Segundo Leonardo Silva, da Renova, a área a ser recuperada em Minas é bem menor, cerca de 10% da área da Fibria no Espírito Santo, mas nunca foi feita uma restauração de floresta sobre lama de rejeitos nessas proporções. “Não estamos preocupados com o gasto gerado; o método a ser adotado foi escolhido em parceria com a Emater (Empresa de Assistência Técnica e Extensão Rural do Estado de Minas Gerais) por ser considerado o mais eficaz”, defende. Em sua página institucional, a estatal mineira afirma ser referência nacional e primeira empresa do ramo no Brasil.

Árvores Mortas

Árvores mortas não serão retiradas, funcionando como poleiro de aves
Árvores mortas não serão retiradas, funcionando como poleiro de aves

Outro problema visível às margens do rio Gualaxo do Norte, o mais próximo a Bento Rodrigues e mais afetado na tragédia, é a grande quantidade de árvores mortas. Às margens dos rios ficam povoados também devastados, como Gesteira e Paracatu de Baixo, e também muitas áreas de florestas.

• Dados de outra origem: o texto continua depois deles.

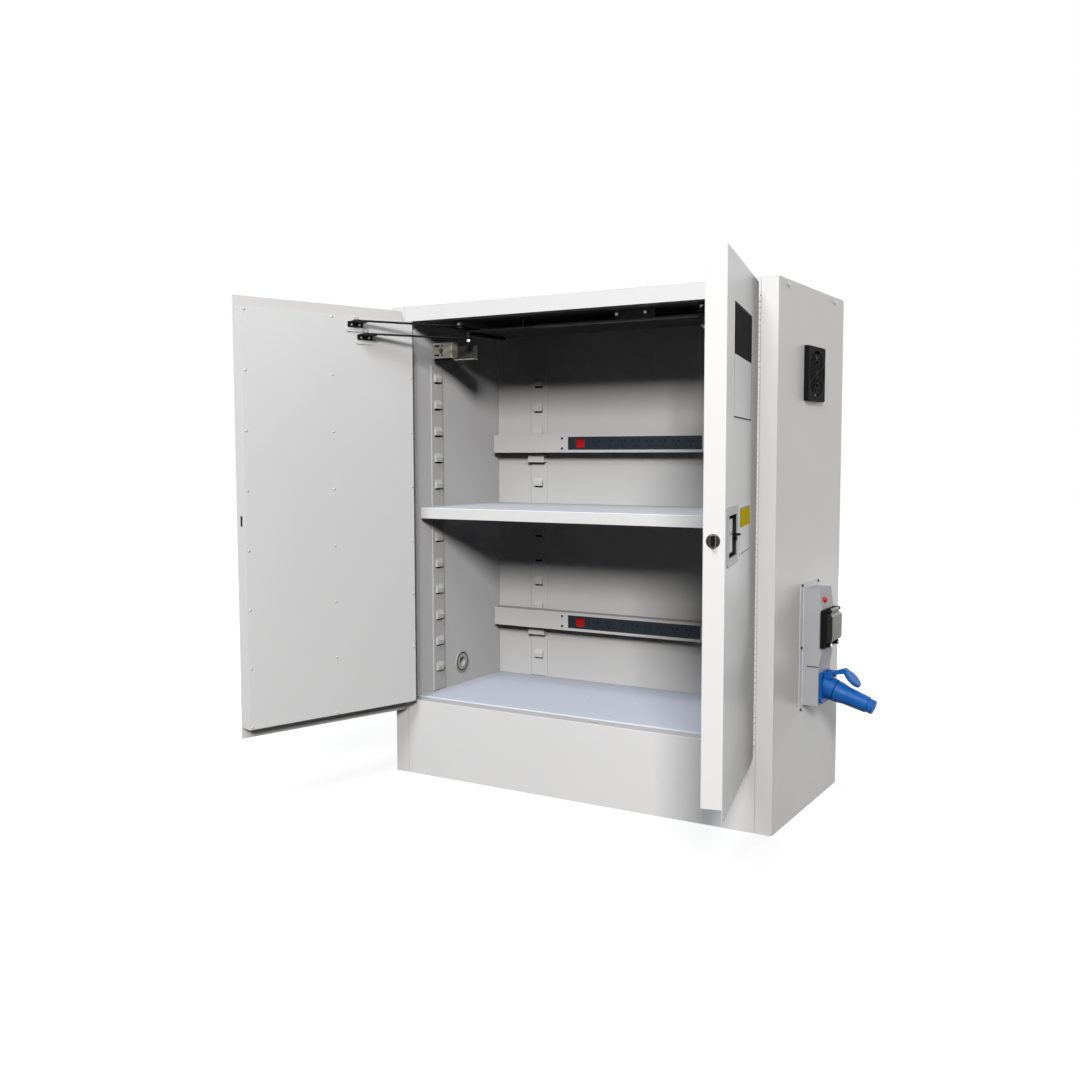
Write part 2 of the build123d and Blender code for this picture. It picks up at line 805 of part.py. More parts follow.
def strip_channels():
    """Two folded channels across the back, each with a window."""
    t = channel_sheet
    shapes = []
    for z in channel_levels:
        y = channel_front
        channel = block(-channel_half, channel_half, y, y + channel_depth, z, z + channel_height)
        channel -= block(-channel_half - 1, channel_half + 1, y + t, y + channel_depth + 1,
                         z + t, z + channel_height - t)
        middle = z + channel_height / 2
        half = window_length / 2
        channel -= block(strip_centre_x - half, strip_centre_x + half, y - 1, y + t + 0.5,
                         middle - window_height / 2, middle + window_height / 2)
        for x in screw_columns:
            for row in screw_rows:
                channel -= rod_y(1.8, y - 1, y + t + 1, x, z + row)
        shapes.append(channel)
    return group(shapes)


def power_strips():
    """Two socket strips with a row of three-slot outlets and a rocker opening each."""
    shapes = []
    for z in channel_levels:
        middle = z + channel_height / 2
        y = channel_front + channel_sheet
        long_half = strip_length / 2
        body = block(strip_centre_x - long_half, strip_centre_x + long_half, y, y + strip_depth,
                     middle - strip_height / 2, middle + strip_height / 2)
        half = window_length / 2 - 0.4
        body += block(strip_centre_x - half, strip_centre_x + half, y - 2.2, y,
                      middle - window_height / 2 + 0.4, middle + window_height / 2 - 0.4)
        ear_y = y + 3
        for hand in (-1, 1):
            x0 = strip_centre_x + hand * long_half
            x_pair = sorted((x0, x0 + hand * strip_ear))
            body += block(x_pair[0], x_pair[1], y, ear_y, middle - strip_height / 2, middle + strip_height / 2)
        for x in screw_columns:
            for row in screw_rows:
                body -= rod_y(1.5, y - 1, ear_y + 1, x, z + row)
        for k in range(outlet_count):
            x = strip_centre_x + outlet_first + k * outlet_pitch
            for hand in (-1, 1):
                slot = Pos(x + hand * 6.9, y, middle + 4.5) * Rot(0, hand * 30, 0) * Box(2.0, 14, 8.0)
                body -= slot
            body -= Pos(x, y, middle - 8) * Box(2.0, 14, 8.0)
        x = strip_centre_x + rocker_offset
        body -= block(x - rocker_width / 2 - 0.6, x + rocker_width / 2 + 0.6, y - 3, y + 20,
                      middle - rocker_height / 2 - 1.2, middle + rocker_height / 2 + 1.2)
        body -= rod_x(rocker_pin + pin_clearance, x - rocker_width / 2 - 3, x + rocker_width / 2 + 3,
                      y + rocker_pivot, middle)
        shapes.append(body)
    return group(shapes)


def power_rocker(z):
    """Rocker of a power strip, tilted to one side."""
    middle = z + channel_height / 2
    y = channel_front + channel_sheet + rocker_pivot
    x = strip_centre_x + rocker_offset
    half = rocker_height / 2
    points = [(-5.2, -half), (-4.2, -half * 0.4), (-4.2, half * 0.4), (-5.2, half),
              (3, half - 2), (10, 2), (10, -2), (3, -half + 2)]
    body = prism(Plane.YZ, points, -rocker_width / 2, rocker_width / 2)
    body += rod_x(rocker_pin, -rocker_width / 2 - 2.5, rocker_width / 2 + 2.5, 0, 0)
    return Pos(x, y, middle) * Rot(rocker_tilt, 0, 0) * body


# Vent, fan and door switch

def vent_port():
    """Flanged tube through the left wall with a small inner hole."""
    y = front + vent_y
    inside = -inner_side
    outside = -side
    tube = rod_x(vent_tube_radius, outside, inside, y, vent_z)
    tube += rod_x(vent_flange_radius, inside, inside + vent_stand, y, vent_z)
    tube += rod_x(vent_flange_radius + 2, outside - vent_stand, outside, y, vent_z)
    tube -= rod_x(vent_bore_radius, outside - vent_stand - 1, inside - 4, y, vent_z)
    return tube - rod_x(vent_hole_radius, inside - 6, inside + vent_stand + 1, y, vent_z)


def fan_frame():
    """Square fan frame with four struts to its hub."""
    x1 = side - sheet
    x0 = x1 - fan_thickness
    y = front + fan_y
    half = fan_size / 2
    frame = block(x0, x1, y - half, y + half, fan_z - half, fan_z + half)
    frame = fillet(frame.edges().filter_by(Axis.X), 6)
    frame -= rod_x(fan_bore, x0 - 1, x1 + 1, y, fan_z)
    frame += rod_x(20, x0, x0 + 3, y, fan_z)
    for k in range(4):
        arm = Pos(0, 0, fan_bore / 2 + 8) * Box(3, 5, fan_bore - 14)
        strut = Pos(x0 + 1.5, y, fan_z) * Rot(45 + 90 * k, 0, 0) * arm
        frame += strut
    return frame + rod_x(4, x0, x0 + 12, y, fan_z)


def fan_rotor():
    """Hub and seven pitched blades."""
    x1 = side - sheet
    x0 = x1 - fan_thickness
    y = front + fan_y
    rotor = rod_x(20, x0 + 3.6, x1 - 3, y, fan_z)
    blade = Pos(0, 0, 36) * Rot(0, 0, 38) * Box(24, 1.8, 38)
    for k in range(7):
        rotor += Pos((x0 + x1) / 2 + 1, y, fan_z) * Rot(k * 360 / 7, 0, 0) * blade
    return rotor - rod_x(4 + pin_clearance, x0, x0 + 13, y, fan_z)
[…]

Muitas árvores dessas áreas foram arrancadas pelo ‘tsunami’ de lama ocorrido em 5 de novembro de 2015. No entanto, as que permaneceram e estão mais próximas dos leitos dos rios estão aparentemente mortas.

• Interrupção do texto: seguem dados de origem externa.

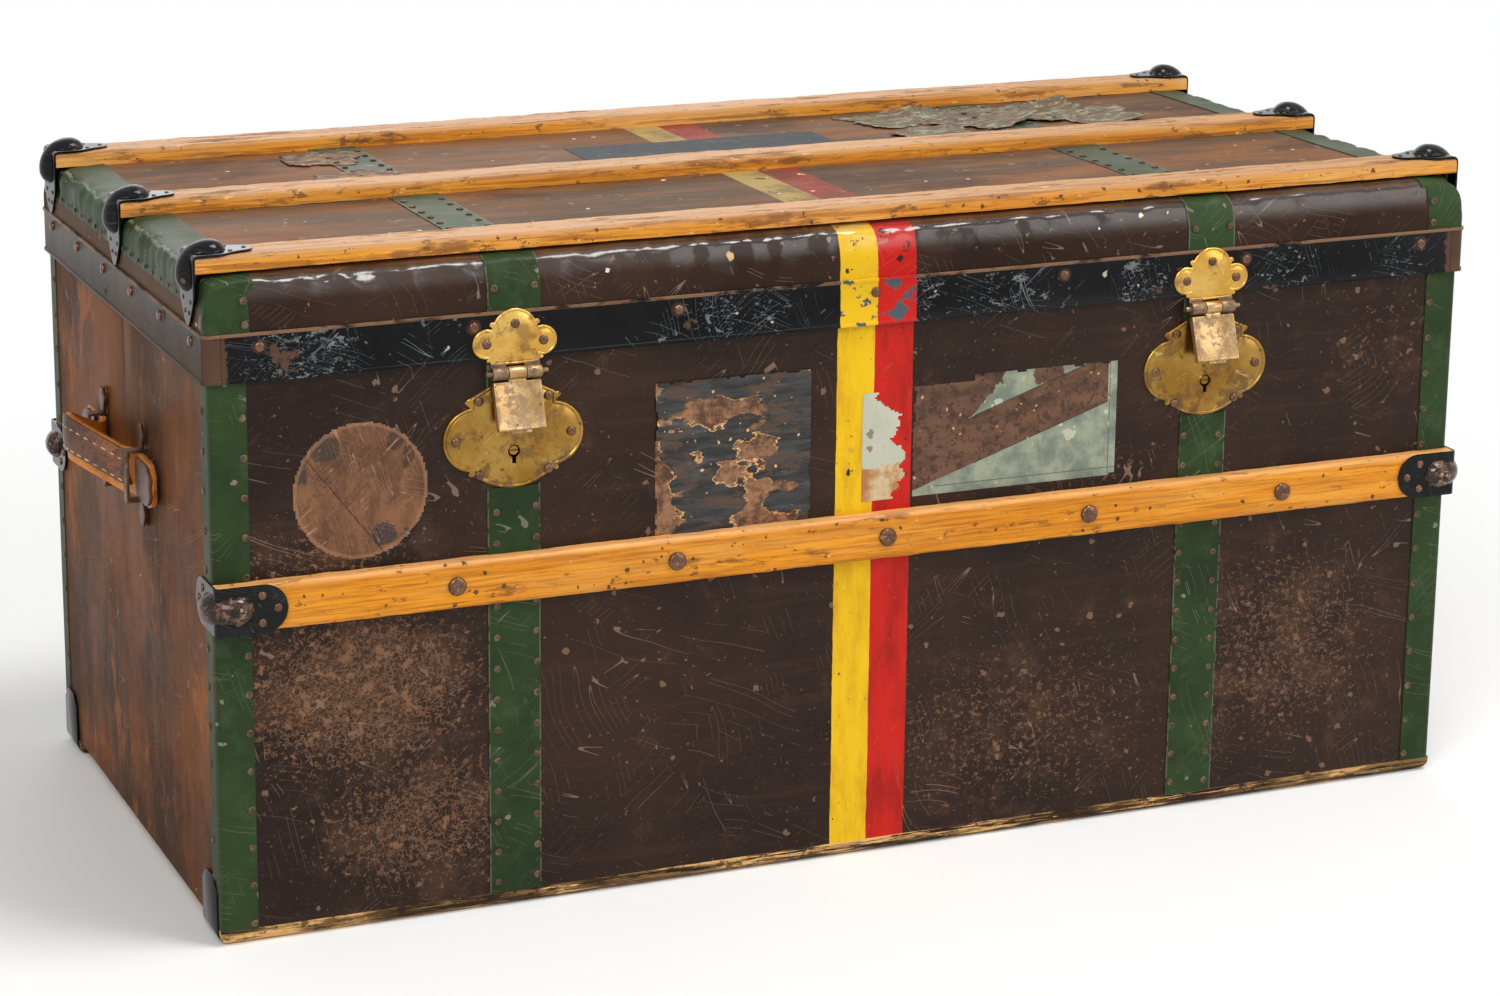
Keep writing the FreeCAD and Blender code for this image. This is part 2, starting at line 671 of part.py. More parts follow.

“Nós questionamos se deveríamos arrancar estas árvores — mas antes estamos aguardando, porque algumas podem se regenerar”, conta Leonardo Silva.

— No entanto, foi avaliado que a existência destas árvores é importante por funcionarem como poleiros de aves. E estas aves realizam a adubação do solo e a dispersão de sementes através das fezes.

Entre erros e acertos apontados, ambos especialistas afirmam que o ineditismo da situação gerada pelo maior rompimento de uma barragem de mineração no mundo apresenta um desafio para a recuperação do meio ambiente, em uma região já historicamente degradada pela exploração da floresta e matas ciliares para a agricultura e pecuária.